Technology Leadership and Innovation Management (TLIM) Professor of Practice David Crawley offers the "Innovation Principles" course at UH Katy.
An image of the cover of the book "Engineering Ingenuity: A Pathway Overview and Playbook for Innovation Principles." The cover is made up of a central banner image of a round network of connections in front of a field of stars. The text at top left on a white background reads UH Libraries: University of Houston. The text at top right on red background reads "A pathway overview and playbook for innovation principles." There is a blue square at bottom left  At bottom right, author credentials on red.
Engineering Ingenuity: A Pathway Overview and Playbook for Innovation Principles is now published under an international open copyright by UH Libraries.

The University of Houston Katy Campus offers several distinct technology and engineering degree programs, including Computer Engineering & Analytics, Construction Engineering and Systems Engineering. One of the more unique courses offered at UH Katy is Technology Leadership and Innovation Management (TLIM) Professor of Practice David Crawley’s “Innovation Principles.”
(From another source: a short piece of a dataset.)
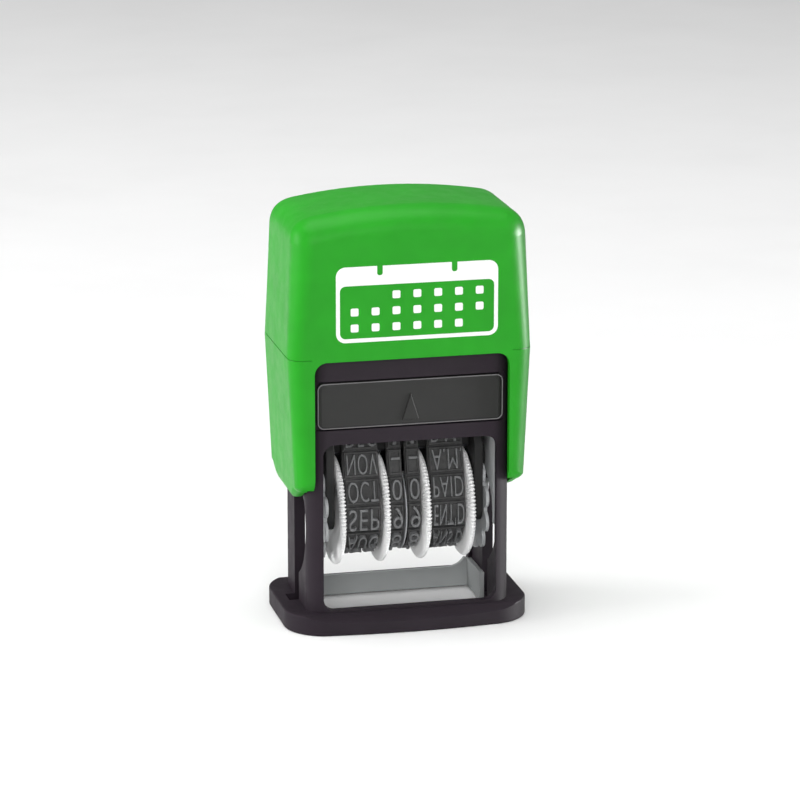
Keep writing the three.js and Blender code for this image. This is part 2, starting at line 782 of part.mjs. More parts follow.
const drawer = new THREE.Group();
model.add(drawer);
const felt = new THREE.BoxGeometry(
  2 * (trayHalfWidth - trayWall - seatGap),
  2 * feltHalfDepth,
  feltThickness,
);
place(drawer, "ink_pad_tray", geometryOf(inkPadTray()), looks.drawer);
place(drawer, "ink_pad_felt", felt, looks.felt, [0, 0, padUnderside + feltThickness / 2]);

place(model, "cap", geometryOf(cap()), looks.green);
place(model, "yoke", geometryOf(yoke()), looks.darkPlate);
place(model, "return_spring", returnSpring(), looks.steel, [0, 0, deckTop + springWire + seatGap]);

const dateUnit = new THREE.Group();
dateUnit.position.z = pivotHeight;
model.add(dateUnit);
const plate = carriagePlateSolid();
const cam = turnCam();
const pinLength = pinEnd - carriageIn - swingGap;
const pin = new THREE.CylinderGeometry(pivotRadius, pivotRadius, pinLength, 20);
pin.rotateZ(Math.PI / 2);
const pinMiddle = (pinEnd + carriageIn + swingGap) / 2;
for (const [side, sign] of [
  ["right", 1],
  ["left", -1],
]) {
  const sideOf = (solid) => geometryOf(sign > 0 ? solid : mirrored(solid));
  place(dateUnit, `carriage_plate_${side}`, sideOf(plate), looks.darkPlate);
  place(dateUnit, `turn_cam_${side}`, sideOf(cam), looks.paleGrey);
  place(dateUnit, `pivot_pin_${side}`, pin.clone(), looks.steel, [sign * pinMiddle, 0, 0]);
}
place(dateUnit, "print_block", geometryOf(printBlock()), looks.darkPlate);
place(dateUnit, "detent_spring", geometryOf(detentSpring()), looks.steel);

const wheels = new THREE.Group();
wheels.position.z = -axleDrop;
dateUnit.add(wheels);
const axleHalf = camIn + camThickness;
place(
  wheels,
  "wheel_axle",
  new THREE.CylinderGeometry(axleRadius, axleRadius, 2 * axleHalf, 20).rotateZ(Math.PI / 2),
  looks.steel,
);
const disc = cut(
  shaftAcross(spacerRadius, -spacerThickness / 2, spacerThickness / 2, 0, 0, 40),
  shaftAcross(axleRadius + shaftGap, -1, 1, 0, 0),
);
place(wheels, "drum_spacer", geometryOf(disc), looks.paleGrey);

// The outer pair of wheels drives the wide bands and the inner pair the narrow ones. The right-hand wheels are the
// left-hand ones turned round.
for (const [name, rimIn, width, turned] of [
  ["thumbwheel_1", outerRimIn, wideBand, false],
  ["thumbwheel_2", innerRimIn, narrowBand, false],
  ["thumbwheel_3", innerRimIn, narrowBand, true],
  ["thumbwheel_4", outerRimIn, wideBand, true],
]) {
  const x = rimIn + rimThickness;
  const wheel = place(wheels, name, thumbwheel(width), looks.white, [turned ? x : -x, 0, 0]);
  wheel.rotation.z = turned ? Math.PI : 0;
}

const wideMiddle = wideIn + wideBand / 2;
const narrowMiddle = narrowIn + narrowBand / 2;
const wide = geometryOf(dateBand(wideBand));
const narrow = geometryOf(dateBand(narrowBand));
place(wheels, "date_band_month", wide, looks.rubber, [-wideMiddle, 0, 0]);
place(wheels, "date_band_tens", narrow, looks.rubber, [-narrowMiddle, 0, 0]);
place(wheels, "date_band_units", narrow.clone(), looks.rubber, [narrowMiddle, 0, 0]);
place(wheels, "date_band_words", wide.clone(), looks.rubber, [wideMiddle, 0, 0]);

export default model;
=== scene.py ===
"""A self-inking date stamp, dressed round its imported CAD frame.

Shapes are drawn in millimetres, in the frame's own axes: +Z up, -Y the front, +X to the right.
piece() turns each finished mesh to metres and puts it on its CAD body.
"""

import json
import math

import bmesh
import bpy
from mathutils import Matrix, Vector


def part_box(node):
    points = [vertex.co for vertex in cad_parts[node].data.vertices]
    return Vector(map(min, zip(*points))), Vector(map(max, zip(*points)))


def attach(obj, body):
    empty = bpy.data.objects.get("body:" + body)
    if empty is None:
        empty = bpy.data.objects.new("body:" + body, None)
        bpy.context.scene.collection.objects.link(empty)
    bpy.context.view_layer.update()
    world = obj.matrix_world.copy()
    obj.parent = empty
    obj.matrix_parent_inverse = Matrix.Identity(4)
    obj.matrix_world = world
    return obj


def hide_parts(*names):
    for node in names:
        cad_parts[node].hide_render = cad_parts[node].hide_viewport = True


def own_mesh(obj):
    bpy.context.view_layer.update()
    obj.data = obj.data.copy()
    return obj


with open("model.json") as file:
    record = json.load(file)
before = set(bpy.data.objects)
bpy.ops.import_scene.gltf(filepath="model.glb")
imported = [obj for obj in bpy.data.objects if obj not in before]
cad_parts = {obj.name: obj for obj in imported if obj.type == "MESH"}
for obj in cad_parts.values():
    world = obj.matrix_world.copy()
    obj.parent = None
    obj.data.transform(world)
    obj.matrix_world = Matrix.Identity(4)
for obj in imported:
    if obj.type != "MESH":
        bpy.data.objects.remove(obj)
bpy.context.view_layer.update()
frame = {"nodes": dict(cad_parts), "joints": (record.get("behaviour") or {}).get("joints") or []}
scene = bpy.context.scene
joints = {joint["name"]: joint for joint in frame["joints"]}

MM = 0.001
FAR = 60  # longer than any cut
QUARTER = math.pi / 2
SAME_POINT = 1e-5  # points nearer than this are one point


def span(node):
    """The lowest and highest corner of a CAD node, in millimetres."""
    low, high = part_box(node)
    return low / MM, high / MM


pivot_z = joints["dater_flip"]["pos_m"][2] / MM
axle_z = joints["thumbwheel_1_spin"]["pos_m"][2] / MM

# ---- Outlines and solids -------------------------------------------------------------------------


def arc(u, v, radius, start, end, steps=10):
    """Points on an arc about (u, v), from one angle to another in degrees."""
    angles = [math.radians(start + (end - start) * k / steps) for k in range(steps + 1)]
    return [Vector((u + radius * math.cos(a), v + radius * math.sin(a))) for a in angles]


def curve(start, bend, end, steps=16):
    """Points on a quadratic curve, without its first one."""
    start, bend, end = Vector(start), Vector(bend), Vector(end)
    shares = [k / steps for k in range(1, steps + 1)]
    return [start * (1 - t) ** 2 + bend * 2 * t * (1 - t) + end * t * t for t in shares]


def rounded(u0, u1, v0, v1, radius, steps=10):
    """A rectangle with round corners, anticlockwise."""
    return (
        arc(u1 - radius, v0 + radius, radius, -90, 0, steps)
        + arc(u1 - radius, v1 - radius, radius, 0, 90, steps)
        + arc(u0 + radius, v1 - radius, radius, 90, 180, steps)
        + arc(u0 + radius, v0 + radius, radius, 180, 270, steps)
    )


def circle(u, v, radius, steps=48):
    return arc(u, v, radius, 0, 360, steps)[:-1]


def anticlockwise(outline):
    """The outline without doubled points, turning anticlockwise."""
    points = [Vector(p) for p in outline]
    points = [p for k, p in enumerate(points) if (p - points[k - 1]).length > SAME_POINT]
    turn = sum(points[k - 1].cross(p) for k, p in enumerate(points))
    return points if turn > 0 else points[::-1]


def inset(outline, distance):
    """The outline moved inwards, by one distance all round or by one for each point."""
    distances = distance if isinstance(distance, list) else [distance] * len(outline)
    sharpest = 0.3  # keeps a point at a very sharp corner from moving far
    moved = []
    for k, point in enumerate(outline):
        before = (point - outline[k - 1]).normalized()
        after = (outline[(k + 1) % len(outline)] - point).normalized()
        out = Vector((before.y + after.y, -before.x - after.x))
        moved.append(point - out * distances[k] / max(sharpest, 1 + before.dot(after)))
    return moved


PLACES = {
    "x": lambda u, v, w: (w, u, v),
    "y": lambda u, v, w: (u, w, v),
    "z": lambda u, v, w: (u, v, w),
}


def new_object(name, mesh):
    made = bpy.data.objects.new(name, mesh)
    scene.collection.objects.link(made)
    return made


def object_of(bm, name="solid"):
    bmesh.ops.recalc_face_normals(bm, faces=bm.faces)
    mesh = bpy.data.meshes.new(name)
    bm.to_mesh(mesh)
    bm.free()
    return new_object(name, mesh)


def skin(rings, closed=False):
    """A solid through rings of points. If closed, its last ring joins its first, like a tyre."""
    bm = bmesh.new()
    rows = [[bm.verts.new(point) for point in ring] for ring in rings]
    count = len(rings[0])
    for k in range(len(rows) if closed else len(rows) - 1):
        below, above = rows[k], rows[(k + 1) % len(rows)]
        for j in range(count):
            after = (j + 1) % count
            bm.faces.new((below[j], below[after], above[after], above[j]))
    if not closed:
        bm.faces.new(rows[0][::-1])
        bm.faces.new(rows[-1])
    return object_of(bm)


def soft_prism(outline, low, high, edge_at, steps=12):
    """A solid along Y. edge_at gives the radius of its front and back edges at a point."""
    points = anticlockwise(outline)
    edges = [edge_at(point) for point in points]
    turns = [QUARTER * k / steps for k in range(steps + 1)]
    widest = max(edges)
    stations = [widest * (1 - math.cos(a)) for a in turns]
    rings = []
    for depth in stations:
        depths = [e - math.sqrt(max(0.0, e * e - max(0.0, e - depth) ** 2)) for e in edges]
        rings.append(inset(points, depths))
    places = [low + depth for depth in stations] + [high - depth for depth in reversed(stations)]
    rings += rings[::-1]
    return skin([[(p.x, y, p.y) for p in ring] for ring, y in zip(rings, places)])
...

The course’s foundation is based on the requirements to obtain professional certification in Innovation Engineering, and students who earn an A in the course also earn an Innovation Engineering Blue Belt — an endeavor sometimes worth tens of thousands of dollars to pursue elsewhere — sponsored by the Cullen College of Engineering.

“They get the industry certification enhanced with the rigor and insights of the Cullen College of Engineering by learning the cognitive disciplines of thinking as a portfolio of skills that, when practiced, become a tradecraft of capabilities to discern, discover, design and deliver innovation,” said Crawley.
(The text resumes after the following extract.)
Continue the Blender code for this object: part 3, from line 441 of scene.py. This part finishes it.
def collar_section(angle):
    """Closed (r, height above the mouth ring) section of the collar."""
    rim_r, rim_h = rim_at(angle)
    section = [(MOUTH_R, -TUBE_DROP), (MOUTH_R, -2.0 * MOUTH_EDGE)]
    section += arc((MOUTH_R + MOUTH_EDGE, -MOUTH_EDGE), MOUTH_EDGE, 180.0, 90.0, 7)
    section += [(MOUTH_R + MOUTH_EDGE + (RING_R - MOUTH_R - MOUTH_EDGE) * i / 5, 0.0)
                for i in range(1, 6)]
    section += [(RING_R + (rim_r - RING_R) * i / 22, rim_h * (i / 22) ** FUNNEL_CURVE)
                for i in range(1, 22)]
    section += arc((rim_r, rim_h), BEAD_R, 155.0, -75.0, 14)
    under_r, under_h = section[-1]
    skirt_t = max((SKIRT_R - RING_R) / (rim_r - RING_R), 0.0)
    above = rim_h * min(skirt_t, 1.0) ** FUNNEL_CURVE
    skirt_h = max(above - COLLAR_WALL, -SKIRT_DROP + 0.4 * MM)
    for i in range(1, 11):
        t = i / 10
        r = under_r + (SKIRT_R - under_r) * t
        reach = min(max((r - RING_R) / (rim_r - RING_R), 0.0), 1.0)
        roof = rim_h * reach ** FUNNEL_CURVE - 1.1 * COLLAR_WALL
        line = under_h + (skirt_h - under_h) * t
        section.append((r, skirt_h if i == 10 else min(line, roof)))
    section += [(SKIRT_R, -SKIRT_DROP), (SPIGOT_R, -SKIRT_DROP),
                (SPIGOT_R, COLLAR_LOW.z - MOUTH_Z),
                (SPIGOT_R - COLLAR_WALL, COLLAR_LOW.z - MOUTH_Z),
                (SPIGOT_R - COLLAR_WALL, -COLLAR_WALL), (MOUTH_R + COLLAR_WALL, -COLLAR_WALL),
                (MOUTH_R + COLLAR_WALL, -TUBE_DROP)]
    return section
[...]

“Many people see innovation as something tied to inventing a thing to create a startup, but that’s really entrepreneurism,” he continued. “We've evolved the discussion about innovation to include a sustainable expertise for developing and leading innovation as a professional proficiency that can be taught. We define this as engineering ingenuity — just like the Engines of our Ingenuity podcast — where every innovation originates from insight. That insight creates discovery followed by decisions inspired by stimulating the mechanics of the brain. Decisions are the precursors to action, and action is the activity that creates innovation. While a lot of people are focusing on inventions and startups, we’re focusing on engineering innovation before the commercialized outcome through structured thinking supported by tools, processes and training.”

Some of the components of this cognitive discipline and training include critical thinking, lateral thinking, systems thinking, logic modeling, reasoning and communications. Where linear thinking carves a straight path from problem to conceptualized solution, engineering innovation requires no such starting-point problem. Instead, it encourages lateral thinking: a less direct, more fluid approach that doesn’t require the same stepwise framework.
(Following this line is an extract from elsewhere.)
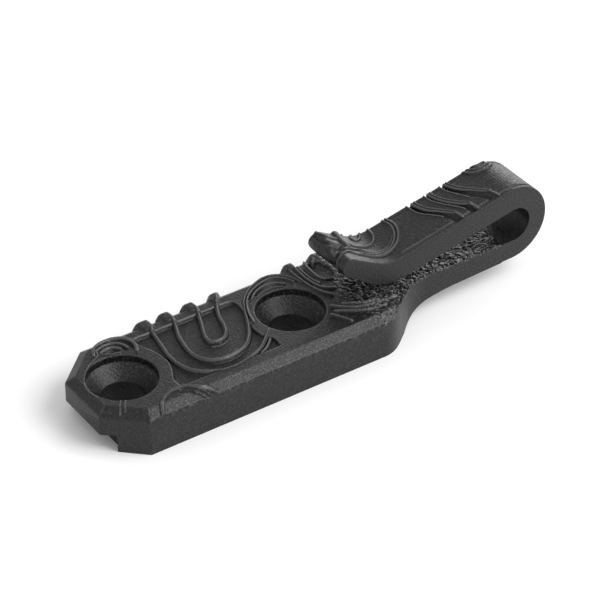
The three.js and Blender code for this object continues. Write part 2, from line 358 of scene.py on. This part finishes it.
MOUTH_START = 16.5         # the coarse grain begins here
MOUTH_FADE = 3             # and is at full strength this much further on
KNOB_ROUND = 0.3           # the ribs' round ends at the far edge
HOLE_EDGE = 0.16           # the rounding round a screw hole's mouth


def mouth_grain(x, y):
    """Bumps of the coarse grain, fading in under the free arm."""
    share = ease((x - MOUTH_START) / MOUTH_FADE)
    return share * (0.07 * net_noise(x, y, 0.31, 4) + 0.06 * net_noise(x + y, x - y, 0.3, 9))


def plate_top(x, y):
    """The plate's finished top."""
    side_gap = half_width(x) - np.abs(y)
    z = PLATE_TOP + plate_pattern(x, y) + mouth_grain(x, y)
    z = z - rounded(np.minimum(side_gap, x - HEEL_X))
    proud = ease((z - PLATE_TOP + BEVEL_DROP) / BEVEL_DROP)
    z = z - proud * rounded(side_gap, KNOB_ROUND) * (y > 0)
    for hole_x in HOLE_XS:
        z = z - rounded(np.hypot(x - hole_x, y) - HOLE_RADIUS, HOLE_EDGE)
    return z

# %% [markdown]
# Every piece starts as a grid. It is extruded twice, once for a thin band just under the rim and once for
# the body, which gives a closed slab with clean walls. Then each layer of the slab is put in place by its
# own function. The bottom needs no small squares, so its grid is deleted and the hole is bridged and filled.
# Two attributes are painted on the top layer for the material: "crest" says where ribs stand up, and
# "coarse" where the mould's grain is rougher. From the first the material paints a highlight on the crests
# and shade at the feet of the ribs, and from the second it paints light specks as glints.

# %% The slab
RIM_BAND = 0.3


def deselect_all():
    for thing in bpy.context.selected_objects:
        thing.select_set(False)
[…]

The class boasts no final exam, no midterm and no “thousand-word paper;” instead, a series of exercises that may be re-worked and re-submitted as many times as required before the final due date are how students unite and apply the concepts they learn each week. Crawley considers these written exercises to be a “prototype of thought” that, once written, becomes a physical, measurable product of the author’s judgement and skill.

Crawley himself holds a black belt in Innovation Engineering, and considers the applications and tools students gain in the course to be “agnostic.”

“Our minds are like cogs in an engine, so you can apply the disciplines and tools provided in the class to all parts of your life. These tools become a career jumpstart toolkit for students,” he said.

It’s so agnostic, in fact, that Crawley and his colleagues have wrapped the course content up into a book about the methodology — Engineering Ingenuity: A Pathway Overview and Playbook for Innovation Principles — which is now published under an international open copyright by UH Libraries.

“We want other people to use it,” said Crawley. “We’ve expanded on everything learned and taught to evolve this course over the past 7 years. I’m a man of purpose and compassion who believes in the integrity of great work, and I am a catalyst for something greater than today. I bring that forward to our students because they are the ones who are making sense of something that will ultimately be tomorrow — they will fulfill the vision of making sense of the future.

“These skill sets help future-proof our students and impede the cognitive offloading encouraged by the overuse of AI,” he added. “At the end of the semester students often say the course has literally changed the way they think. What I see in their eyes is the realization that their hope of a real future with substance is possible, and that makes a difference.”